* begin *

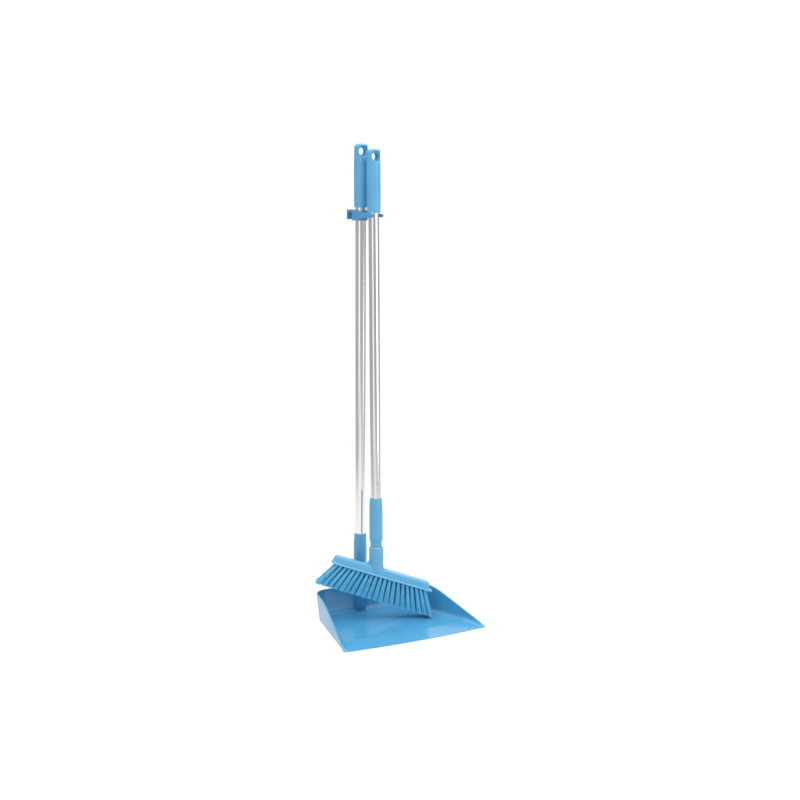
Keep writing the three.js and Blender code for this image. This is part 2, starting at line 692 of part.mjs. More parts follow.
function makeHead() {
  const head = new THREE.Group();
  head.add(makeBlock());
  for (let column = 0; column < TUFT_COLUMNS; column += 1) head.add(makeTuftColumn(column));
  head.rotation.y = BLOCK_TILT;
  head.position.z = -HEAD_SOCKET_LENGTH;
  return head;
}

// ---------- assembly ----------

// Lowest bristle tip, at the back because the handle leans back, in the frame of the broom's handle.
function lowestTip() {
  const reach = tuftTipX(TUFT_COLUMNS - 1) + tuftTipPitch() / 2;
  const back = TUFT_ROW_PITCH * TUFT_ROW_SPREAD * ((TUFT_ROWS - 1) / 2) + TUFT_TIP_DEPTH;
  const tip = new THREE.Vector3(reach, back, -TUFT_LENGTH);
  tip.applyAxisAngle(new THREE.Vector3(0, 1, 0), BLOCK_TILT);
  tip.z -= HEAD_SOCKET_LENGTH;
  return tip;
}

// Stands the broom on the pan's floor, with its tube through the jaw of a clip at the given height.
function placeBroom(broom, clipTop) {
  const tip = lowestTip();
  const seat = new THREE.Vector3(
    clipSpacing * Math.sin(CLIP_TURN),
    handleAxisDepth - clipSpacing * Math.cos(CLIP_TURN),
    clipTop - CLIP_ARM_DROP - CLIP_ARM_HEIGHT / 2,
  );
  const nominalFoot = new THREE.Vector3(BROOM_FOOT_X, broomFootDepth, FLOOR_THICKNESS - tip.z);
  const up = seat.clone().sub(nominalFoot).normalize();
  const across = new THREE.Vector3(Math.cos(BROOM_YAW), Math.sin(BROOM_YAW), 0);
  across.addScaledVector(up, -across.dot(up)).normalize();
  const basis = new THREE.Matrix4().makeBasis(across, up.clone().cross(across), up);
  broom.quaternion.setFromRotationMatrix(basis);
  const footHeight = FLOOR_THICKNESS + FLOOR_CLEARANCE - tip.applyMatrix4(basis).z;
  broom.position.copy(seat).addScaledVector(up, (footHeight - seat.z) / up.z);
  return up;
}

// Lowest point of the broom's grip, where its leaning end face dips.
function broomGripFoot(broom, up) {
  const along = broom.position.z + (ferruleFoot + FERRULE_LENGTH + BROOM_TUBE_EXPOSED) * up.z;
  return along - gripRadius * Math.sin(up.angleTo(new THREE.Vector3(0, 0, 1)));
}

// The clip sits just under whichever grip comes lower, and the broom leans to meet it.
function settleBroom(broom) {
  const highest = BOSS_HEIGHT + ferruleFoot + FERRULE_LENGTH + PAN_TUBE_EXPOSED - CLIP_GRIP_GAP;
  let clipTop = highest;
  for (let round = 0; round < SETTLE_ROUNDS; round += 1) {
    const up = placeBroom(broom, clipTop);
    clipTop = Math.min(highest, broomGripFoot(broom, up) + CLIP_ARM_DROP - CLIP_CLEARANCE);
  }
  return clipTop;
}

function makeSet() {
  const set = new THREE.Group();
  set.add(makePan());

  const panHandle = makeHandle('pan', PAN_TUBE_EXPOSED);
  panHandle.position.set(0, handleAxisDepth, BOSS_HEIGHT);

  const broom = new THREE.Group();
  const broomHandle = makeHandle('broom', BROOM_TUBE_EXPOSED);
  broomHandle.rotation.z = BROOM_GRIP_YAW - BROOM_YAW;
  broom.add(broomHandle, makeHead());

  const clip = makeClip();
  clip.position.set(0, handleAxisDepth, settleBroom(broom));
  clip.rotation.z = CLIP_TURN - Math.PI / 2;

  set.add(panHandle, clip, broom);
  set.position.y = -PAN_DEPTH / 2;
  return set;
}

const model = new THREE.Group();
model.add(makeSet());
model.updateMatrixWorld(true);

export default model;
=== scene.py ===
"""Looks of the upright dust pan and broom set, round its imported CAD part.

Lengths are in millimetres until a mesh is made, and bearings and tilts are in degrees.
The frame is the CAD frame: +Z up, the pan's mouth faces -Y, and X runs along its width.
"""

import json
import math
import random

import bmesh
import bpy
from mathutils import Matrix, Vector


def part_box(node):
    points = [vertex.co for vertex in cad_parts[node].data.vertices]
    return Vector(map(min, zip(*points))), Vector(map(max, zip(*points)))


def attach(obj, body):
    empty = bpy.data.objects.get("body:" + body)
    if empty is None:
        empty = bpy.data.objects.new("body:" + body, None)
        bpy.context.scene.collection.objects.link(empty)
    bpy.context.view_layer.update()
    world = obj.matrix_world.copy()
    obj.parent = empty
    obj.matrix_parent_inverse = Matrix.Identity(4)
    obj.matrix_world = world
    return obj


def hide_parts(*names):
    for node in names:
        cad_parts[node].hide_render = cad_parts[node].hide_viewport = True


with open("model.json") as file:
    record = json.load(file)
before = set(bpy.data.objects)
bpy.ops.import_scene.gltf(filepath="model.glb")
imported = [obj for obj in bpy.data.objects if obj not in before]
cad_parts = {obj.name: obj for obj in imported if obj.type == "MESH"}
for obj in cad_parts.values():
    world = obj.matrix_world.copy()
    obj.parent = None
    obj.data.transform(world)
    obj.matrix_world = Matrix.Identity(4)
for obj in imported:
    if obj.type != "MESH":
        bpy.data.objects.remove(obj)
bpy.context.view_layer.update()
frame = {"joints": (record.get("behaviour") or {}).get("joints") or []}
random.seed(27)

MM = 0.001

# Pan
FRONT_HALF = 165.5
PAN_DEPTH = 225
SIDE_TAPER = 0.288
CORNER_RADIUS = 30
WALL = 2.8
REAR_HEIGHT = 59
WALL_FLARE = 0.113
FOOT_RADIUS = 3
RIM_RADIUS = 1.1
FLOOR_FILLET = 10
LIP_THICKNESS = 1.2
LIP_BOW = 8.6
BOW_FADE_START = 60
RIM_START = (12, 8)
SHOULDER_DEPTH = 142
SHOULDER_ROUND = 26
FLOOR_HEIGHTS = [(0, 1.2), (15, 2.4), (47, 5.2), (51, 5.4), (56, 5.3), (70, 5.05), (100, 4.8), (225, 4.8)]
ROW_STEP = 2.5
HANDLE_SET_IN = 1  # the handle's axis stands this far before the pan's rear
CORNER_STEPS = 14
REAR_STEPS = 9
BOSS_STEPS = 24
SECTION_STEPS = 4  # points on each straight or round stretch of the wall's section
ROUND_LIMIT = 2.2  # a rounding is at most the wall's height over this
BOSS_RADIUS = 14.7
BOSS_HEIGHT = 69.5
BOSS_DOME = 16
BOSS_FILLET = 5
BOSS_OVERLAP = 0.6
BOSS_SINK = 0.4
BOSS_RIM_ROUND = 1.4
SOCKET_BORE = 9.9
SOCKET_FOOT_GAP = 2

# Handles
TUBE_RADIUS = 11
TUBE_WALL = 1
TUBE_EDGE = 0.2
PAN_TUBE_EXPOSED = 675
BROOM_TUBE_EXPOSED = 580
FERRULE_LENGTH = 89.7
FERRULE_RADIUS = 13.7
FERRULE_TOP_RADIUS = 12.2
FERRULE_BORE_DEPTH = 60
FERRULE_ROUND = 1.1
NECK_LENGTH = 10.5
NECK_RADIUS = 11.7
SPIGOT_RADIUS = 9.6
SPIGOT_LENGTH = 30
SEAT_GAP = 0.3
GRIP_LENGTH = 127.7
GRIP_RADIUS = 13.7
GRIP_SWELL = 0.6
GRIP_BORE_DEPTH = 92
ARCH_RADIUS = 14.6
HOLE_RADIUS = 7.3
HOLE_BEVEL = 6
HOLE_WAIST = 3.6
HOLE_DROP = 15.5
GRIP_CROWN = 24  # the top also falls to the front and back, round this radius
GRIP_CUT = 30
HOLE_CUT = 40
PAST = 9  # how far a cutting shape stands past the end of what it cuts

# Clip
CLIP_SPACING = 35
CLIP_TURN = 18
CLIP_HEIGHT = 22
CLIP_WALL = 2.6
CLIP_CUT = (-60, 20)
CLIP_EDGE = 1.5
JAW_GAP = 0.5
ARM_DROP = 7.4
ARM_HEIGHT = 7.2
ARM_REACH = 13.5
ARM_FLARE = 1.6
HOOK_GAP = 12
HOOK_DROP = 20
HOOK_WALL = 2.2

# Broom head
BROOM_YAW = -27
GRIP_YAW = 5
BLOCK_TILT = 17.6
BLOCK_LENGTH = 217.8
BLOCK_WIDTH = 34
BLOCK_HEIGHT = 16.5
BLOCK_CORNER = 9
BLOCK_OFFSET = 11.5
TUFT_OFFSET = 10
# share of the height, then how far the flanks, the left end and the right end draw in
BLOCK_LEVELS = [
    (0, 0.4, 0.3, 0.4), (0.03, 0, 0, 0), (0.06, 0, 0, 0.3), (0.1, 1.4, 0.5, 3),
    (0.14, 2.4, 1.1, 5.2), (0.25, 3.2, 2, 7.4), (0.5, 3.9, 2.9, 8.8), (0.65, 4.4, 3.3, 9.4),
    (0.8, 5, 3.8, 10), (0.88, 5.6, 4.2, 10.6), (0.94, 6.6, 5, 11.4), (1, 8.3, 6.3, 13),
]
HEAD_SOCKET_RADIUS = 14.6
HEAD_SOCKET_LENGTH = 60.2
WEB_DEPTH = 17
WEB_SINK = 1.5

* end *

**Task brief**
Reproduce exactly the lines from the one containing "if empty is" through the one containing "obj.matrix_parent_inverse = Matrix.Identity(4)", inclusive, and nothing else.

**Task result**
    if empty is None:
        empty = bpy.data.objects.new("body:" + body, None)
        bpy.context.scene.collection.objects.link(empty)
    bpy.context.view_layer.update()
    world = obj.matrix_world.copy()
    obj.parent = empty
    obj.matrix_parent_inverse = Matrix.Identity(4)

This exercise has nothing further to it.